Thursday, 10 November 2011

Five-spiced roast pork belly with leek pilaff

Serves 4


For the pork:

2 tsp five spice powder
3 tbsp dark soy sauce
A thumb and a half sized piece of ginger, finely grated
2 tbsp hoisin sauce
3 star anise
8 large pork belly strips

For the pilaff:

100g wild rice
140g basmati rice
1 leek, cut lengthways and finely sliced
1 large bunch coriander, leaves picked
1 lime


Mix the 5 spice, soy, grated ginger and hoisin sauce and then rub into the meat.

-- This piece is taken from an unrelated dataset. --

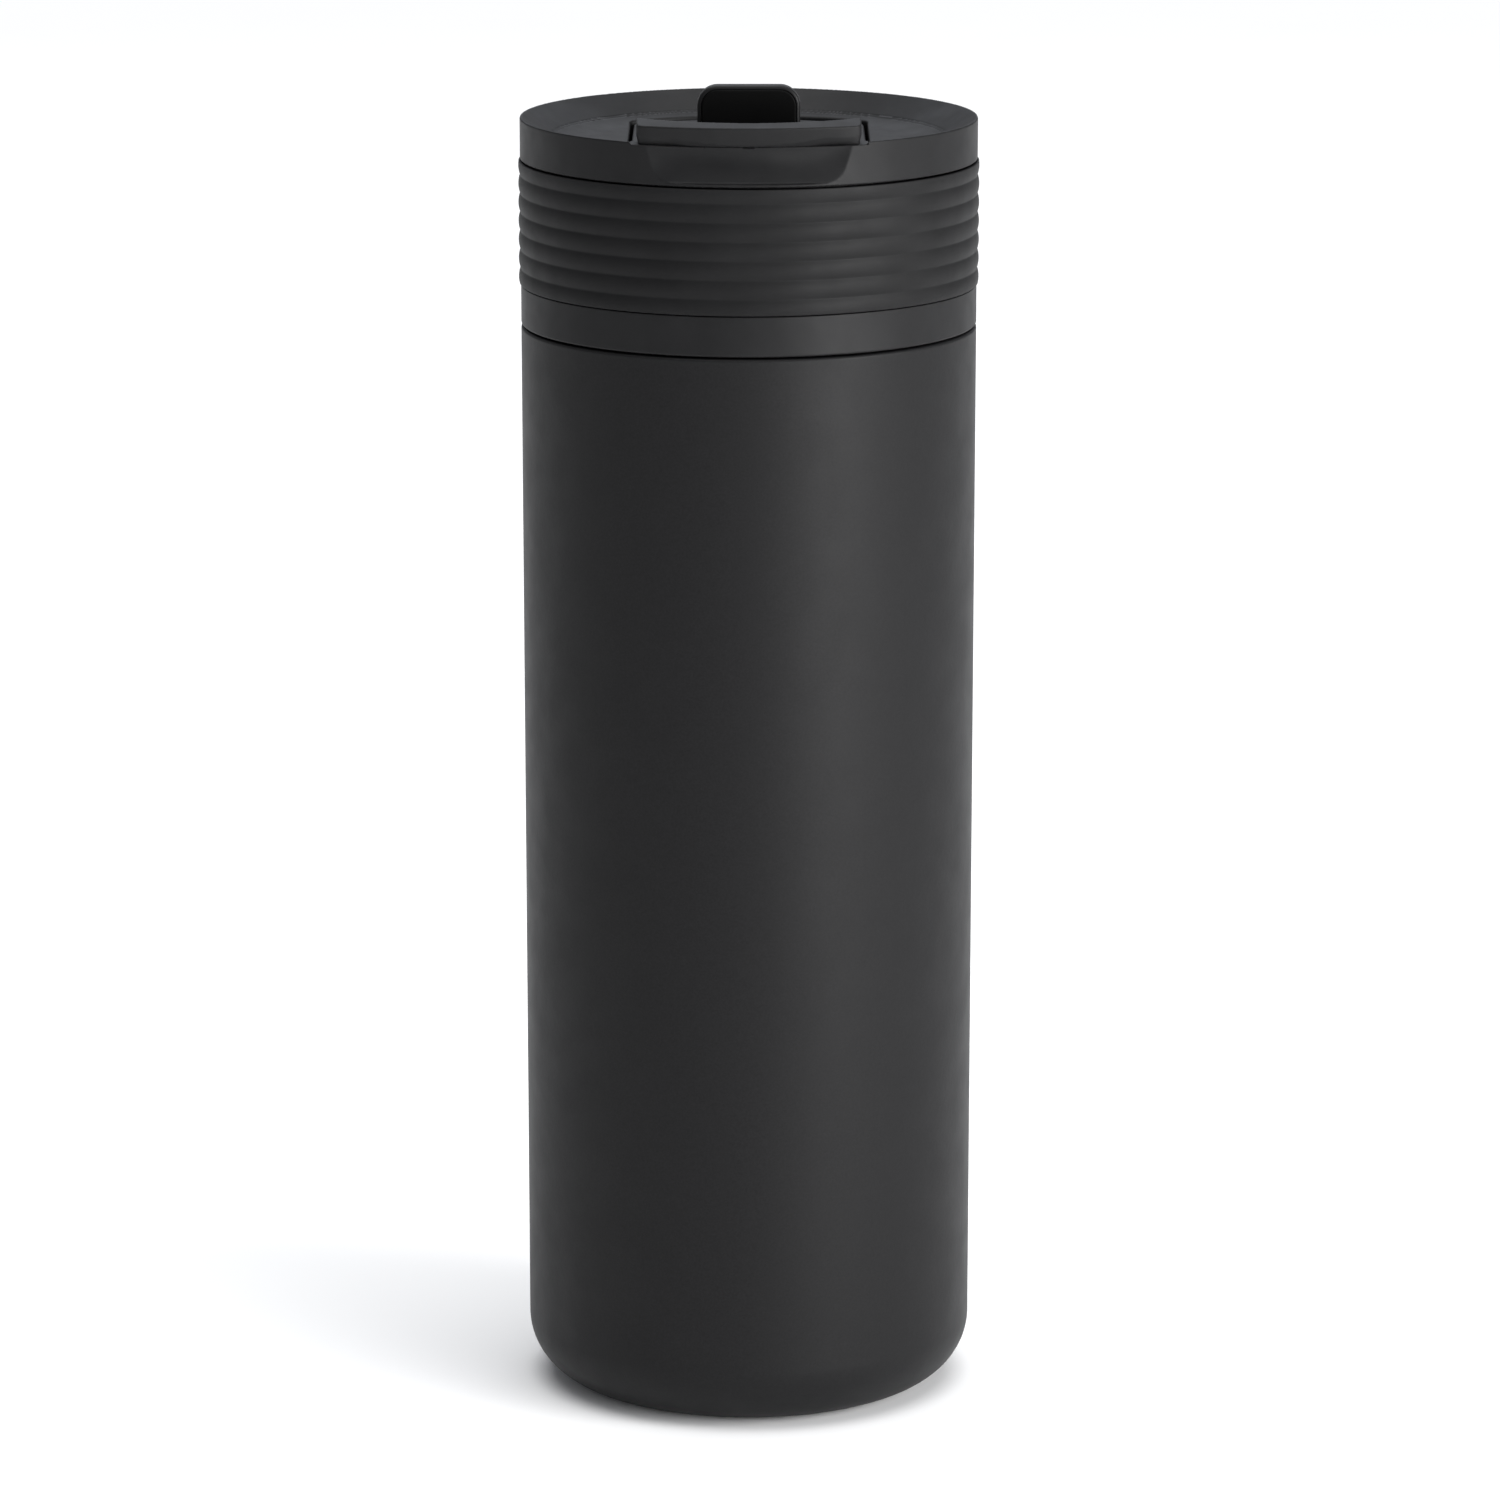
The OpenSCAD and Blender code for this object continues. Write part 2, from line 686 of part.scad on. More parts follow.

Put the marinated meat in a baking dish which just accommodates it, and leave it to marinate in the fridge for a few hours or ideally overnight.

Approx 2 hours before you want to eat, pre-heat your oven to 160 ° C. Arrange the pork strips skin side up and put them in the oven. After 30 minutes baste the pork with the juices. Repeat after another 30 minutes and then keep an eye on the pork to ensure it does't burn on top. If it gets close to burning, you should be able to turn some pieces so that the more cooked side is sitting in the juice.

Stir-fry the leek in a little sesame oil, grate in the zest of half a lime and add a good pinch of salt. Cook the rice as per the instructions. I put the wild rice in first and throw in the basmati 8-9 minutes before the wild rice is ready. Add the leek to the cooked rice and stir in the juice of half a lime. If the pork isn't ready, you can cover the rice and keep it warm in a cool oven.

Twenty minutes before you want to eat, drain the juice from the pork and return the pork to a cooler oven. About 140 ° C. The pork, now free from juice, should now dry out and crisp up a bit. Don't work, it won't dry out too much as it has layered fat within the meat.

The pan juice is full of flavour but will also be very fatty. Strain off the juice and discard the fat. If there is a lot of juice, you could now reduce it while you wait for the pork.

Divide the pilaff between warmed plates, drizzle a little pan juice over the rice and top each pile with two belly strips. Garnish with coriander leaves if you're posh.

Tuesday, 8 November 2011

Spaghetti With Goats Cheese and Rocket

Some of my favourite meals are the simple pasta dishes which take minutes to prepare and have very few ingredients. I suppose this is a cousin of macaroni cheese, so it was always going to have a very good chance.


These quantities are per person and make for a large main course.

100g spaghetti (De Cecco where possible)
50ml milk
50g goats cheese
25g rocket
2 tablespoons of grated parmesan, plus more to serve
half a bay leaf
Salt and pepper to taste


Put the pasta into well seasoned boiling water and get it bubbling steadily. Heat the milk in a small pan and gently melt in the goat cheese. If the goats cheese has rind, which hopefully it does, chop the rind well. As the cheese melts, you can do away with some of the cindy chunks by pressing them into the edge of a pan with a wooden spoon. I don't mind chunks though. When the cheese is incorporated, add the bay leaf, stir in the the parmesan and leave the sauce to rest.

Wash the rocket and reserve a few leaves to garnish. Roughly chop the remaining rocket.

When the pasta is al dente, drain it and return it to the pan. Add the chopped rocket and sauce and give to a quick blast of heat to make sure its piping. Check the seasoning. Its unlikely to need much salt (unless you forgot to salt the water), but I always add a healthy twist of pepper.

Serve on warmed plates garnished with the reserved rocket leaves and a few parmesan shavings.

Notes to gluttons

Timing. If you prepare this (sauce) in advance or over-boil it, it will separate. So don't do anything until the pasta is on. Olivia first cooked this dish and it coated the pasta beautifully. My version had chunks of curd and sat in a puddle of whey.

Pasta needs salt and I think that when cooking pasta and sauce, the benchmark of well-seasoned pasta is whether or not you would eat it on its own, no sauce. If the pasta is unseasoned when you add the sauce, you are in danger of spending the whole meal chasing the seasoning. A little more salt, a little more salt. By salting the water sufficiently, you are seasoning the core of the dish and not just adding seasoning as an afterthought.

Rocket is often rubbish quality in UK supermarkets. Even at its freshest, you only have to open the bag to get a slight whiff of rot. Morrisons sell bags of unwashed wild rocket (though how wild can it really be) which is very fresh and very tasty. I guess the process of washing and drying it leaves rocket covered in stale water and that the moisture causes it to deteriorate faster. So if you can get unwashed rocket, you should find it tastes and lasts better.

What to drink

Well, red wine for sure. We're drinking Morrisons "The Best" 2009 Fleurie. Sorry to sound like an advert for Morrisons. In the most part I don't really like shopping there, but tonight I happen to have combined two of their best products.